--- Stated exercise ---
Copy all lines that contain the word "handed".

--- Available records ---
______________________________

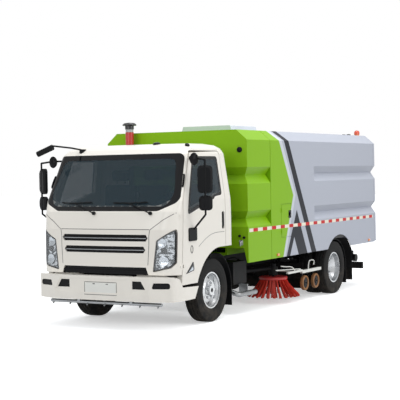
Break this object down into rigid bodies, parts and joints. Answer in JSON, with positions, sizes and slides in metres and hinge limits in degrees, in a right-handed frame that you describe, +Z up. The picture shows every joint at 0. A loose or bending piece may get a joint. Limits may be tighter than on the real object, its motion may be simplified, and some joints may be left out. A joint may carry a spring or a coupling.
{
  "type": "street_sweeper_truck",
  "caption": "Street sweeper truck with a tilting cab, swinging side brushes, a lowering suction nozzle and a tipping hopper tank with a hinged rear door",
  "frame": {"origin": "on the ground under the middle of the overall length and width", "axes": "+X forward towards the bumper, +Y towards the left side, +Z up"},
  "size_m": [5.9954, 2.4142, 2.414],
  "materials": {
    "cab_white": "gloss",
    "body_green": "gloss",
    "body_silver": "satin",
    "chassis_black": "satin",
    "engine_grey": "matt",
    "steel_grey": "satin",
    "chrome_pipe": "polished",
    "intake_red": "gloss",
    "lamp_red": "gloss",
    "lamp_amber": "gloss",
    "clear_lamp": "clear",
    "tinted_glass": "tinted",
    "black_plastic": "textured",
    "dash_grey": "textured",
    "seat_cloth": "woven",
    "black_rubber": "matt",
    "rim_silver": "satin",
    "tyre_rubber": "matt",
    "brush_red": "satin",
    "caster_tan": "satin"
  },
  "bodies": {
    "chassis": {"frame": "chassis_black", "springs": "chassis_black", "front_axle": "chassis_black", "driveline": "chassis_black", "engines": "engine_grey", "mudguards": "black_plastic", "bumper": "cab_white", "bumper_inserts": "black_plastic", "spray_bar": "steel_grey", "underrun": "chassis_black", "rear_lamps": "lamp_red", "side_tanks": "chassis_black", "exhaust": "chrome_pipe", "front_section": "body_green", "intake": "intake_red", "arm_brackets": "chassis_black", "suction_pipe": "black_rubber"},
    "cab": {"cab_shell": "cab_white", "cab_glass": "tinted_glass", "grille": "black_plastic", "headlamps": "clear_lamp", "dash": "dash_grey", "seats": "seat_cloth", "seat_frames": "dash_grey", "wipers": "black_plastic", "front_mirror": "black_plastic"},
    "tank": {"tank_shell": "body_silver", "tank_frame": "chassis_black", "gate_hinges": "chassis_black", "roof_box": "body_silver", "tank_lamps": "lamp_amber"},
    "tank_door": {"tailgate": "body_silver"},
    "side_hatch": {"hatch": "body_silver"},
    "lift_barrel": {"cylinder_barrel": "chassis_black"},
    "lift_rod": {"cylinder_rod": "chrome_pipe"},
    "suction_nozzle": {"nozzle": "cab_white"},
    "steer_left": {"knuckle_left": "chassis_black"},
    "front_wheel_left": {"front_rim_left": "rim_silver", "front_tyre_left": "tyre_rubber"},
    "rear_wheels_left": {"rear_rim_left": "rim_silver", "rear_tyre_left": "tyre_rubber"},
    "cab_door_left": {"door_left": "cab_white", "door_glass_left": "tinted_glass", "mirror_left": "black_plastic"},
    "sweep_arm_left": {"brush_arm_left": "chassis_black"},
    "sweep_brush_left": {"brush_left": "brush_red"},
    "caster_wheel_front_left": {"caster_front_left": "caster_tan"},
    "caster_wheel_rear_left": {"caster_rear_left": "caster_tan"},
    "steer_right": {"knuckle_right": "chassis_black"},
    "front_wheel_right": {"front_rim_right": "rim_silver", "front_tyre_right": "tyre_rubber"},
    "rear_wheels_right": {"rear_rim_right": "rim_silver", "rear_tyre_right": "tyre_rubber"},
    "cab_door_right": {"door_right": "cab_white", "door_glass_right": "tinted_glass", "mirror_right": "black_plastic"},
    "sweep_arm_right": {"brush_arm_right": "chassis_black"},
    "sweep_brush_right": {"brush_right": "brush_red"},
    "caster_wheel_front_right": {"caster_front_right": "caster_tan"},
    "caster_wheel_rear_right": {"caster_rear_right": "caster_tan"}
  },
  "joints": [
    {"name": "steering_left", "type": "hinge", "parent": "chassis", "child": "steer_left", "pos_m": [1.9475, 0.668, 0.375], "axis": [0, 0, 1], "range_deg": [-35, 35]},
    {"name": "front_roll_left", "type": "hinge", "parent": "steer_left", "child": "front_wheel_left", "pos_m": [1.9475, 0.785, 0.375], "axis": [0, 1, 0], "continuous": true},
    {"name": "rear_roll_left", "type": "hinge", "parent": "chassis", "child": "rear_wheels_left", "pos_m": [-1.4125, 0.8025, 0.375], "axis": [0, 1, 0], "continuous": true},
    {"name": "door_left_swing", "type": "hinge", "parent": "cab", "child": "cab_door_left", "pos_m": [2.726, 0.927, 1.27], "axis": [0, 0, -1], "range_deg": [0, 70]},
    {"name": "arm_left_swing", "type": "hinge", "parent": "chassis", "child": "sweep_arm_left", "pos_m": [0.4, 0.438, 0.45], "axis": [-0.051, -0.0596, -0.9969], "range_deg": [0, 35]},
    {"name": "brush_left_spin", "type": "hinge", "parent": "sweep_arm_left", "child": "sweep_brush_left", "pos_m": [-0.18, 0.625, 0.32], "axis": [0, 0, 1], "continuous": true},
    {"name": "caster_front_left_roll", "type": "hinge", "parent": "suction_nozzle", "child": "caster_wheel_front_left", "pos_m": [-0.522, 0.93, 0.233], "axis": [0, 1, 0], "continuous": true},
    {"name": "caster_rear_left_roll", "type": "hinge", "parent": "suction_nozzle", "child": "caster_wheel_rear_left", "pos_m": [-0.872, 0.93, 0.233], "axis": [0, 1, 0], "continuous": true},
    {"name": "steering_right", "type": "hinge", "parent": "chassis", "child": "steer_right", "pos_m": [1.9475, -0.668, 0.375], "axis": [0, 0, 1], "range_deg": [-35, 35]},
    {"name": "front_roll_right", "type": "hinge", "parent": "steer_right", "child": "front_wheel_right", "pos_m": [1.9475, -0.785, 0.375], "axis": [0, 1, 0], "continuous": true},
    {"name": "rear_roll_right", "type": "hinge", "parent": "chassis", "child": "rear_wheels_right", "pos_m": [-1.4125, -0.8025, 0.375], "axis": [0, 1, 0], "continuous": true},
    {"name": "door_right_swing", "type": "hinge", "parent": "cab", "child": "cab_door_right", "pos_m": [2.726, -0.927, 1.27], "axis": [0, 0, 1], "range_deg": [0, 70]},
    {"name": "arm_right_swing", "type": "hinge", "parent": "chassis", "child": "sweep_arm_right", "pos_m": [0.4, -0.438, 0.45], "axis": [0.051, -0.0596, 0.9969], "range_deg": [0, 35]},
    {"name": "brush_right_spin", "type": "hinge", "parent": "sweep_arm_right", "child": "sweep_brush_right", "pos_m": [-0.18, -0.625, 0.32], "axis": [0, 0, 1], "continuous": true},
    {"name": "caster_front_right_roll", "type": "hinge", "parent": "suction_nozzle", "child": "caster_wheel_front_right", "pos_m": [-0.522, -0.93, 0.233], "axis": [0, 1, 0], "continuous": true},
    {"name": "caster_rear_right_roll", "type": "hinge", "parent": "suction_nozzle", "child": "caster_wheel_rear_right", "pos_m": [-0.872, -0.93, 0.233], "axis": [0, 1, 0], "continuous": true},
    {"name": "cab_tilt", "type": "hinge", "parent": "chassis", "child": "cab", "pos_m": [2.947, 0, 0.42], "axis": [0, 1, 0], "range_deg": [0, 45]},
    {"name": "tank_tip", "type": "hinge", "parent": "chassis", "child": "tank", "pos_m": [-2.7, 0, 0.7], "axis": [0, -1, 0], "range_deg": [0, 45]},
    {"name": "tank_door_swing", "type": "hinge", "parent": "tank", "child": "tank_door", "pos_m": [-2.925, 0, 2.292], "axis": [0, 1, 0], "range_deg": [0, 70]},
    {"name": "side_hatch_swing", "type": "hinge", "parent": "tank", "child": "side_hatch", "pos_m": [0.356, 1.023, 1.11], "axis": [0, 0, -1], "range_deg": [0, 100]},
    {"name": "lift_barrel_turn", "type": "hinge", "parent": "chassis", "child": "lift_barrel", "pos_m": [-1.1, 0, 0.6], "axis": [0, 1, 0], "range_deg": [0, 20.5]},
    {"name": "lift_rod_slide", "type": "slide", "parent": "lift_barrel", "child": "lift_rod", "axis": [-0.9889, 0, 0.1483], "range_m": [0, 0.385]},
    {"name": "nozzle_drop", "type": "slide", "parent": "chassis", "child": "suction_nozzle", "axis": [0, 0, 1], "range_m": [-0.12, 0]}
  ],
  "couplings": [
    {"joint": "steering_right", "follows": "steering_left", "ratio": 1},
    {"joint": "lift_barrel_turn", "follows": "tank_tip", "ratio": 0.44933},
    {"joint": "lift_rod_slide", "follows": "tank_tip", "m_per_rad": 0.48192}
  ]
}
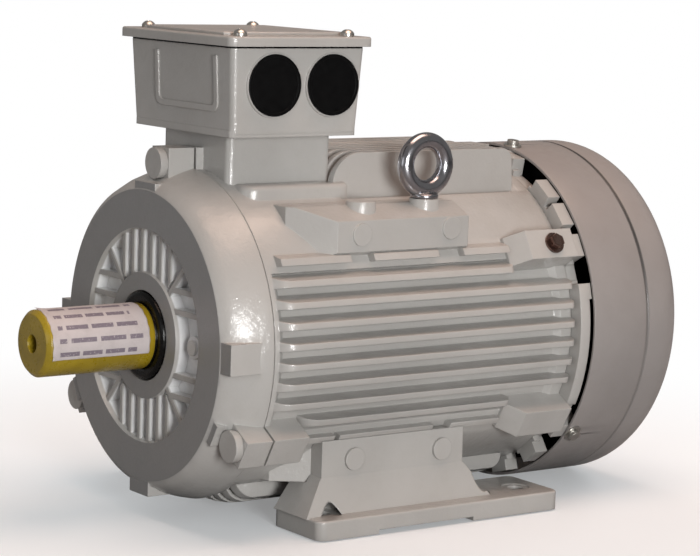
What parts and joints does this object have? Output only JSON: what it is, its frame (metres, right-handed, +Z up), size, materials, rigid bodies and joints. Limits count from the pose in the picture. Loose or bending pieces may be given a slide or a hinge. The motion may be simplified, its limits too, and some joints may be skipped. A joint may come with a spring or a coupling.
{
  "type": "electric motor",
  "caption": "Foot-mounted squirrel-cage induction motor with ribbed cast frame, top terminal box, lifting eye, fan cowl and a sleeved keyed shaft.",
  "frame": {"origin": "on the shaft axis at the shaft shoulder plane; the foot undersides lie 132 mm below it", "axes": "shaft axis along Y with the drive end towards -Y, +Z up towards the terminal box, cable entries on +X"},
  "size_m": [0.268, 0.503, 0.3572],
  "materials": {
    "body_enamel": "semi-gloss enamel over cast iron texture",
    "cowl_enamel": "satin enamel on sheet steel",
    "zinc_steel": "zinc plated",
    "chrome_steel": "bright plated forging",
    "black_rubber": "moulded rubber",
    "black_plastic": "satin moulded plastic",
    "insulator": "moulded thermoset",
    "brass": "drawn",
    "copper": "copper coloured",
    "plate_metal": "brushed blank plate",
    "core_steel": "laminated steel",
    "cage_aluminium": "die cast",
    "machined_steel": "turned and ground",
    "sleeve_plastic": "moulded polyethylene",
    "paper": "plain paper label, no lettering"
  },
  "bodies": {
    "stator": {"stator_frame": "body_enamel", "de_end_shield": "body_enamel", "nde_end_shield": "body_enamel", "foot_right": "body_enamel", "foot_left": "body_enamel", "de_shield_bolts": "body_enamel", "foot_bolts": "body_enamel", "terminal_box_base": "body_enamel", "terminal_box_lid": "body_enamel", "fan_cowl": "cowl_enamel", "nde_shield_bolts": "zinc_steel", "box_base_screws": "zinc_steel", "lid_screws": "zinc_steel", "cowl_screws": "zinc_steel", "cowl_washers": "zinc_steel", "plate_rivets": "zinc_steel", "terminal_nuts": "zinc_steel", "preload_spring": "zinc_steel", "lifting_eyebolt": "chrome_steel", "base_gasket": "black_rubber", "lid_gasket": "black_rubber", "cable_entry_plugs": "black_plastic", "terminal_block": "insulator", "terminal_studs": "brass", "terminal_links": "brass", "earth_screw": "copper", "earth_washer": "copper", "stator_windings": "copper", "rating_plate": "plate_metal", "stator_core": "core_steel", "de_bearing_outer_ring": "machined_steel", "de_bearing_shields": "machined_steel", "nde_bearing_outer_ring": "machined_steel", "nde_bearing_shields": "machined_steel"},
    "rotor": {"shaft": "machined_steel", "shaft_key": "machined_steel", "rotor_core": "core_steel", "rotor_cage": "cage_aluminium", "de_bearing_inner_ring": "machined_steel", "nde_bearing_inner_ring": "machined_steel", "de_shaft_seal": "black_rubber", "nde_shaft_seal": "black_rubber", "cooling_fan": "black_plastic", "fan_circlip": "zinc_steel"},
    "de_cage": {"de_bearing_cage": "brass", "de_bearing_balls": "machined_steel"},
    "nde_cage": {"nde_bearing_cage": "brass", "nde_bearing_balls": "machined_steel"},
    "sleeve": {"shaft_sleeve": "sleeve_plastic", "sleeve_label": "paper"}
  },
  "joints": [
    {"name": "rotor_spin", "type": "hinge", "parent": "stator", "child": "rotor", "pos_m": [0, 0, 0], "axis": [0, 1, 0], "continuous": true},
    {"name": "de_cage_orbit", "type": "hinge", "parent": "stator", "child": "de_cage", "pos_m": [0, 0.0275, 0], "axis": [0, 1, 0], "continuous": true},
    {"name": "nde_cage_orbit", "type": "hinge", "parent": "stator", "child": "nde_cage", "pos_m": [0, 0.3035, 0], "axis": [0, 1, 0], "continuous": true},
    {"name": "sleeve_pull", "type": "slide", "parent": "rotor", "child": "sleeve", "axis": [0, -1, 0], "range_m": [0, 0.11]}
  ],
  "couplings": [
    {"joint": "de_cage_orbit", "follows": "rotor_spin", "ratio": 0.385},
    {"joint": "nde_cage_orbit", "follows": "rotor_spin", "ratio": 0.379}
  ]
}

______________________________

--- Exercise result ---
Break this object down into rigid bodies, parts and joints. Answer in JSON, with positions, sizes and slides in metres and hinge limits in degrees, in a right-handed frame that you describe, +Z up. The picture shows every joint at 0. A loose or bending piece may get a joint. Limits may be tighter than on the real object, its motion may be simplified, and some joints may be left out. A joint may carry a spring or a coupling.
What parts and joints does this object have? Output only JSON: what it is, its frame (metres, right-handed, +Z up), size, materials, rigid bodies and joints. Limits count from the pose in the picture. Loose or bending pieces may be given a slide or a hinge. The motion may be simplified, its limits too, and some joints may be skipped. A joint may come with a spring or a coupling.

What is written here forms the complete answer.